**Given exercise:** Type the records out again in full, exactly.
___ Records shown
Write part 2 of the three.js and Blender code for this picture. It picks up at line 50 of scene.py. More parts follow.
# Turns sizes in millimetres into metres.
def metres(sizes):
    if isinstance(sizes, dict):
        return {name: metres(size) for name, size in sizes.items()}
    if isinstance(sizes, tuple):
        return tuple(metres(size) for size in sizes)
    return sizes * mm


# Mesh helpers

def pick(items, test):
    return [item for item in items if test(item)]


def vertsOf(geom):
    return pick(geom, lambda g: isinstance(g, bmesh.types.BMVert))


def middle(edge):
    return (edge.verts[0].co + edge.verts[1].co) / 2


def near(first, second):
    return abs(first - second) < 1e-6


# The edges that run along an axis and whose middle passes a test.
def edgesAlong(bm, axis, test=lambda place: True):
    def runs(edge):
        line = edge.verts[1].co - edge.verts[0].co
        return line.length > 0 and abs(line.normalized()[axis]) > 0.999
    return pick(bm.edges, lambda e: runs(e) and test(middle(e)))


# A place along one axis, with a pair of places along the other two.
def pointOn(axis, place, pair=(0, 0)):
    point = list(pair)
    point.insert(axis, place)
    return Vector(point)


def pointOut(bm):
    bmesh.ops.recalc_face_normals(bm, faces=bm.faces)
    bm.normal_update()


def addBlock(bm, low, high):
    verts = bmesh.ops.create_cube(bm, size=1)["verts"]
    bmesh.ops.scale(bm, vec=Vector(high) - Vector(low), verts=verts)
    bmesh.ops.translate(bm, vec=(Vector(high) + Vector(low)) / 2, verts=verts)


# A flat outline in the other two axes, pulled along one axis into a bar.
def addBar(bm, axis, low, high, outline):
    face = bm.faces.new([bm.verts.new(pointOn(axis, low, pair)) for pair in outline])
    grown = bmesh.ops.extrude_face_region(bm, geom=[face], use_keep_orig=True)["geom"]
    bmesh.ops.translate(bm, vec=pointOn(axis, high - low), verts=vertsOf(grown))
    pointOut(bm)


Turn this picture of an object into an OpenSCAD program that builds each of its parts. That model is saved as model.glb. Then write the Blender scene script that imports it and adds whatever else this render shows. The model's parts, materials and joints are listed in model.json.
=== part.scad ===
______
**The result:**
Write part 2 of the three.js and Blender code for this picture. It picks up at line 50 of scene.py. More parts follow.
# Turns sizes in millimetres into metres.
def metres(sizes):
    if isinstance(sizes, dict):
        return {name: metres(size) for name, size in sizes.items()}
    if isinstance(sizes, tuple):
        return tuple(metres(size) for size in sizes)
    return sizes * mm


# Mesh helpers

def pick(items, test):
    return [item for item in items if test(item)]


def vertsOf(geom):
    return pick(geom, lambda g: isinstance(g, bmesh.types.BMVert))


def middle(edge):
    return (edge.verts[0].co + edge.verts[1].co) / 2


def near(first, second):
    return abs(first - second) < 1e-6


# The edges that run along an axis and whose middle passes a test.
def edgesAlong(bm, axis, test=lambda place: True):
    def runs(edge):
        line = edge.verts[1].co - edge.verts[0].co
        return line.length > 0 and abs(line.normalized()[axis]) > 0.999
    return pick(bm.edges, lambda e: runs(e) and test(middle(e)))


# A place along one axis, with a pair of places along the other two.
def pointOn(axis, place, pair=(0, 0)):
    point = list(pair)
    point.insert(axis, place)
    return Vector(point)


def pointOut(bm):
    bmesh.ops.recalc_face_normals(bm, faces=bm.faces)
    bm.normal_update()


def addBlock(bm, low, high):
    verts = bmesh.ops.create_cube(bm, size=1)["verts"]
    bmesh.ops.scale(bm, vec=Vector(high) - Vector(low), verts=verts)
    bmesh.ops.translate(bm, vec=(Vector(high) + Vector(low)) / 2, verts=verts)


# A flat outline in the other two axes, pulled along one axis into a bar.
def addBar(bm, axis, low, high, outline):
    face = bm.faces.new([bm.verts.new(pointOn(axis, low, pair)) for pair in outline])
    grown = bmesh.ops.extrude_face_region(bm, geom=[face], use_keep_orig=True)["geom"]
    bmesh.ops.translate(bm, vec=pointOn(axis, high - low), verts=vertsOf(grown))
    pointOut(bm)


Turn this picture of an object into an OpenSCAD program that builds each of its parts. That model is saved as model.glb. Then write the Blender scene script that imports it and adds whatever else this render shows. The model's parts, materials and joints are listed in model.json.
=== part.scad ===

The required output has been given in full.